Okay. Next week, possibly something from Shawn when he’s back from vacation, and then in two weeks, my review of the audiobook of Fifty Shades of Grey.

 

4 thoughts on “The Return of SoMoFos: Why Mummetization Matters

  1. Good to see the blog is back!

    You forgot that they made a third one with Jet Li as the Dragon Emperor. No “kidification” in this one, but they totally tried to pull the same stunt that Lucas tried with Indiana Jones and whatever Shia LeBouf’s character was in that god awful fourth Indiana Jones that I’ll just pretend never existed.

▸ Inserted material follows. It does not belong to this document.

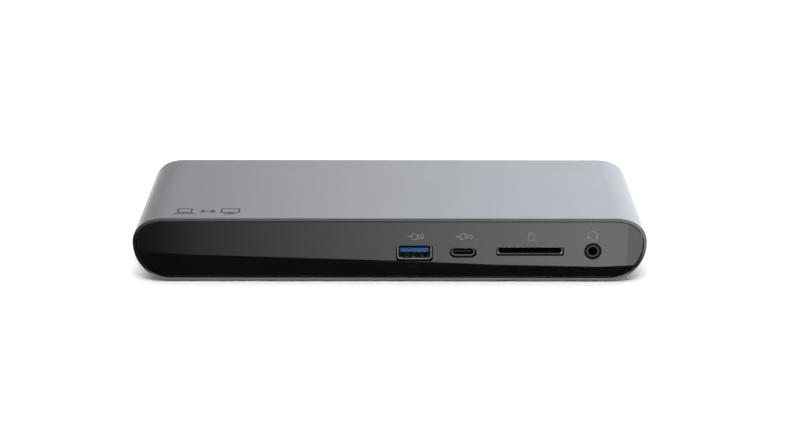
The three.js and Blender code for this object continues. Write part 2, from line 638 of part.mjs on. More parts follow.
// Card socket: a metal shell round a moulded floor, with a sprung ejector in a channel beside the
// card. The ejector's foot stands behind the card's corner and travels back as the card goes in.
function cardSocket(socket) {
  const halfMouth = CARD.mouth / 2 + CARD_RAIL;
  const halfInner = CARD.height / 2 - CARD_SHEET;
  const channelEnd = halfMouth + CHANNEL_WIDTH;
  const legZ = BOARD_TOP_Z + SEAT_GAP - CARD.z;
  let shell = block(-halfMouth - CARD_SHEET, halfMouth + CARD_SHEET, 0, CARD.neck + LAP,
    -CARD.height / 2, CARD.height / 2);
  shell = shell.add(block(-halfMouth - CARD_SHEET, channelEnd + CARD_SHEET, CARD.neck, CARD.depth,
    -CARD.height / 2, CARD.height / 2));
  const legs = [
    [-halfMouth - CARD_SHEET, -halfMouth + CARD_LEG.width],
    [channelEnd - CARD_LEG.width, channelEnd + CARD_SHEET],
  ];
  for (const [x0, x1] of legs) {
    for (const y of CARD_LEG.places) shell = shell.add(block(x0, x1, y, y + CARD_LEG.length, legZ, 0));
  }
  const hollowBack = CARD.depth + OVERRUN;
  shell = shell.subtract(block(-halfMouth, halfMouth, -OVERRUN, hollowBack, -halfInner, halfInner));
  shell = shell.subtract(block(halfMouth - LAP, channelEnd, CARD.neck + CARD_SHEET, hollowBack,
    -halfInner, halfInner));
  addPiece(socket, 'card_socket_shell', nickel, shell);

  const { start, gap } = CARD_BASE;
  const low = -halfInner + gap;
  const high = halfInner - gap;
  const rightRail = CARD.mouth / 2 + CARD_RAIL;
  const channelStart = CARD.neck + CARD_SHEET + gap;
  const back = CARD.depth - gap;
  const base = [
    block(-halfMouth + gap, halfMouth - gap, start, back, low, CARD.floor),
    block(halfMouth - LAP, channelEnd - gap, channelStart, back, low, CARD.floor),
    block(-halfMouth + gap, -CARD.mouth / 2, start, back, low, high),
    block(CARD.mouth / 2, rightRail - gap, start, RAIL_END, low, high),
    block(-halfMouth + gap, channelEnd - gap, BACK_WALL, back, low, high),
  ].reduce((whole, piece) => whole.add(piece));
  addPiece(socket, 'card_socket_base', blackPlastic, base);

  const sliderLow = CARD.floor + SLIDER.clearance;
  const sliderHigh = halfInner - SLIDER.clearance;
  const sliderLeft = rightRail + SLIDER.clearance;
  const sliderRight = channelEnd - SLIDER.clearance;
  const bar = block(sliderLeft, sliderRight, SLIDER.front, SLIDER.back, sliderLow, sliderHigh);
  const foot = block(sliderLeft - SLIDER.footReach, sliderLeft + LAP, SLIDER.back - SLIDER.footLength,
    SLIDER.back, sliderLow, sliderHigh);
  addPiece(socket, 'card_ejector_slider', blackPlastic, bar.add(foot));

  const springX = (sliderLeft + sliderRight) / 2;
  const springZ = (sliderLow + sliderHigh) / 2;
  const coil = roundAlongY(SPRING.radius, SPRING.front, SPRING.back, springX, springZ);
  addPiece(socket, 'card_ejector_spring', steel, coil);
}

sleeve();
footPad();
caseScrews();
chassisTray();
insulatorSheet();
mainBoard();
boardScrews();
boardParts();
heatSpreader();
frontPanel();
rearPanel();
panelGaskets();
usbASocket(frontSocket(USB_A_FRONT_X, USB_A.z), 'usb_a_front');
usbCSocket(frontSocket(USB_C_FRONT_X, USB_C.z), 'usb_c_front');
cardSocket(frontSocket(CARD_X, CARD.z));
audioSocket(frontSocket(AUDIO_X, AUDIO.z, NOSE_SETBACK));
powerSocket(rearSocket(POWER_X, POWER.z, NOSE_SETBACK));
USB_C_REAR_X.forEach((x, index) => usbCSocket(rearSocket(x, USB_C.z), `usb_c_rear_${index + 1}`));
displaySocket(rearSocket(DISPLAY_X, DISPLAY.z));
USB_A_REAR_X.forEach((x, index) => usbASocket(rearSocket(x, USB_A.z), `usb_a_rear_${index + 1}`));
ethernetSocket(rearSocket(ETHERNET_X, ETHERNET.z));

export default station;
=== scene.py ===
"""Looks of the laptop docking station: a fine case, panels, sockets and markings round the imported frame."""
import json
import math

import bmesh
import bpy
from mathutils import Matrix, Vector
from mathutils.geometry import tessellate_polygon


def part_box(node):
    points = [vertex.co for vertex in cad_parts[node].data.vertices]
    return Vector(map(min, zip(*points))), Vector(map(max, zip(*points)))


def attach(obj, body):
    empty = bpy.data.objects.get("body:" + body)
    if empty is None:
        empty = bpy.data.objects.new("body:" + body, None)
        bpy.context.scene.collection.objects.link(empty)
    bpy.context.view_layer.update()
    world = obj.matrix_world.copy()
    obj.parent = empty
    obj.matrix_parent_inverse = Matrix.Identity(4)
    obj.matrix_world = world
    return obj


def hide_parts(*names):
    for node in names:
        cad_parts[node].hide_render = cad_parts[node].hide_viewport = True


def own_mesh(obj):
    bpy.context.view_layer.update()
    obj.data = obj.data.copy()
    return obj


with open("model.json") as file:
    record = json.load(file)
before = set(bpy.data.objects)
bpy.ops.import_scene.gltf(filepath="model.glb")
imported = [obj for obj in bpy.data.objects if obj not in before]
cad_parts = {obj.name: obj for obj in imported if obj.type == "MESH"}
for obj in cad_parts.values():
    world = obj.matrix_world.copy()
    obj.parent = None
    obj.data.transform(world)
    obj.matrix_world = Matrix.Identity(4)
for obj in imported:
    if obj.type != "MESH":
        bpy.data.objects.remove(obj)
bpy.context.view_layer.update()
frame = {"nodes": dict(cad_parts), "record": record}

MM = 0.001
scene = bpy.context.scene

# ------------ camera
SENSOR_WIDTH = 36.0
CAMERA_LENS = 92.44
CAMERA_DISTANCE = 822.4 * MM
CAMERA_ELEVATION = math.radians(18.3)
CAMERA_TURN = 0.003
CAMERA_TARGET = Vector((1.0, 0.0, 12.06)) * MM


# Shapes are made in millimetres, and make_piece turns them into metres. The stage is in metres.
def box(node):
    return [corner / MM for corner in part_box(node)]


def size_of(node):
    low, high = box(node)
    return high - low


def middle_of(node):
    low, high = box(node)
    return (low + high) / 2


# ------------ case
sleeve_low, sleeve_high = box("sleeve")
HALF_WIDTH = sleeve_high.x
HALF_DEPTH = sleeve_high.y
CASE_TOP = sleeve_high.z
CASE_BOTTOM = sleeve_low.z
WIDEST_Z = 15.7
UPPER_CORNER = {"reach": 13.0, "height": CASE_TOP - WIDEST_Z, "power": 2.25}
LOWER_CORNER = {"reach": 14.2, "height": WIDEST_Z - CASE_BOTTOM, "power": 1.95}
CORNER_STEPS = 36
WALL = 2.0
RIM = 1.15
RIM_DEPTH = 3.4
RIM_SLOPE = 0.3
OUTER_EDGE = 0.16
INNER_EDGE = 0.1
PANEL_GAP = 0.35
PANEL_EDGE = 0.12
CUTOUT_EDGE = 0.1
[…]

    Back to the Mummy 3. Instead of Rachel Weisz with too much eye make up this time, you got Maria Bello. Don’t get me wrong, I think Maria Bello is a great actress (I liked her a lot with Viggo Mortenson in “A History of Violence”)…but just doesn’t fit into the movie at all…

    So with that third one thrown in there, it’s even harder to make a fourth one that would revitalize the series. If they do try to do a fourth, god help us all if they decide to make it about aliens.

    • Thank you, we’re both dedicated to bringing this blog back, just in a more manageable form.

      And yes I did actually reference that movie, clearly it was too oblique. I just didn’t want to give it any credit at all by giving it the benefit of being named here in these hallowed pages. ;-)

  2. Haha, you made up both a word and a topic of interest. I am probably, um, not really, uh… well let’s just say Greyitization would not have been at the top of my list of topics that I hope you cover next.

    • I do try! And yes, the Fifty Shades article has more to do with the phenomenon of audiobooks and narration performance than an actual discussion of the book. Reviewing the book itself is too on the nose, although I do have an opinion on it, and you’ll know it.